Zilvinas Jurksus, director general of Ignalina Nuclear Power Plant (INPP), told reporters on Monday (9 July) that the risk of contamination is real if the rods are not properly stored.

"It is one thing to build a unit [reactor]; it is another thing to dismantle it. The further we postpone, the more it will cost," he warned.

The rods should eventually be removed from the temporary facility and then stored deep underground for hundreds of years. The location of the burial site has yet to be determined.

The storage facility comes with a €193 million price tag and should have been completed in 2009. But new cask designs led to delays first to 2011 and then again to December 2013, say INPP.

The German-based engineering company GNS, which is contracted to build the casks for the facility, also introduced "deviations" from the original design which could imperil their safety, claims Jurksus.

INPP says it needs the EU to disburse an additional €770 million in its next seven-year budget cycle to be able to continue dismantling the site. Their total estimated cost for up until 2020 would be €870 million, with Lithuania footing €100 million of the bill.

The European Commission, however, proposed €210 million in additional assistance and then only up until 2017.

Should the commission fail to front the extra money, INPP claims it will not be able to operate and maintain the "safe keeping and cooling of fuel in the rectors and pools," nor it will be able to operate and maintain the spent fuel storage facilities currently under construction.

"If we don’t get the financing then we'll have to dismiss two-thirds or more than 1,000 staff," says Jurksus. Around 700 would have to remain to operate the storage facilities.

The company also says the unusual nature of the Soviet-era reactors make them complex to fully dismantle.

The channelised large power reactors (RBMK) are a Soviet-era novelty and the only of its kind on EU soil. The Russians still have similarly designed reactors but are considerably less powerful, at around 1,000 megawatts.

Aside from the Lithuanians, no one has ever attempted to decommission an RBMK. Ignalina has two RBMK-1,500 megawatt units. The first was shut down in 2004 and the second in 2009.

"Nobody knows the state of the reactor. We are now working on the reactor core itself to find out," said Jurksus. He believes the graphite is probably highly contaminated.

The entire site, aside from few administrative buildings and the storage facility, should be covered in grass by 2029, but Jurksus says another ten years is more feasible, with possibly up to €50 million in additional capital per year needed.

The total allocated cost of Ignalina NPP decommissioning is already estimated at €2.9 billion phased over 2000 to 2029. Just over €1 billion has been allocated by the EU until 2014 with Lithuania contributing 12 percent.

Lithuania had agreed to shut down the first reactor under the terms of the European Bank for Reconstruction and Development (EBRD) grant agreement in 1994.
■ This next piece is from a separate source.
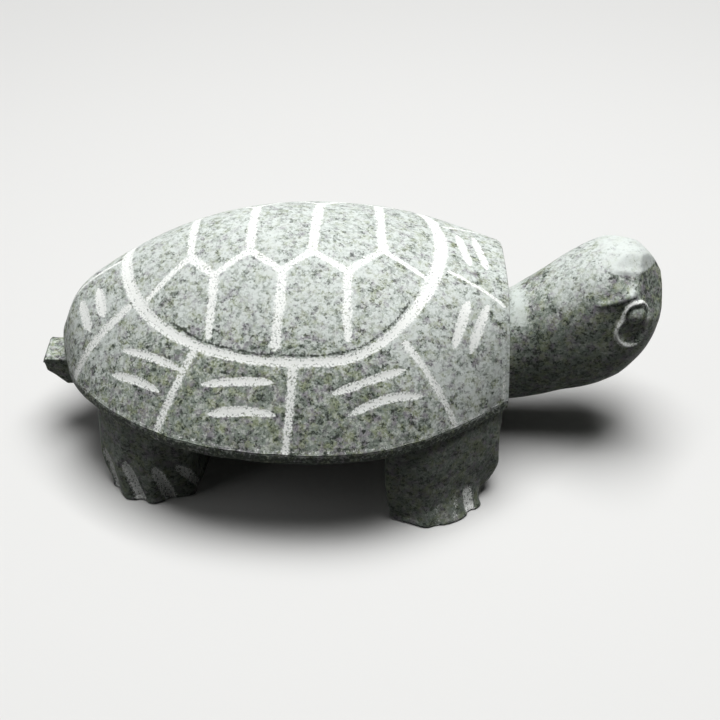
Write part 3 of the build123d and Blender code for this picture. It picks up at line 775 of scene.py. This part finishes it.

They then agreed in 2002 to shut down the second reactor by the end of 2009 to help conclude EU membership negotiations.

Inside the core

Ina Dauksiene, a 16-year veteran of the site, led a small group of journalists through two changing rooms, a labyrinth of pink-coloured stairwells, hallways, and then down a 500-metre light-blue corridor before reaching the inside of the first reactor.

The floor, inside the towering reactor, is encased in graphite stacks and concrete with a water reservoir below. Tubes, some 10 metres in length, hang from the opposite wall.

A single engineer monitors the reactor from inside a control room that once employed 70 people. Dust has since collected on the analogue dials with inscriptions written in Russian Cyrillic above gauges, buttons and monitors.

Outside, the surrounding area is plush with pine forests and a vast lake, next to INPP, touches the shores of Belarus a short distance away.

The closest town, Visaginas, is only 8 km from INPP and was purposely built by the Soviets to house the engineers and workers who would maintain it. The town is reportedly run-down, with high unemployment.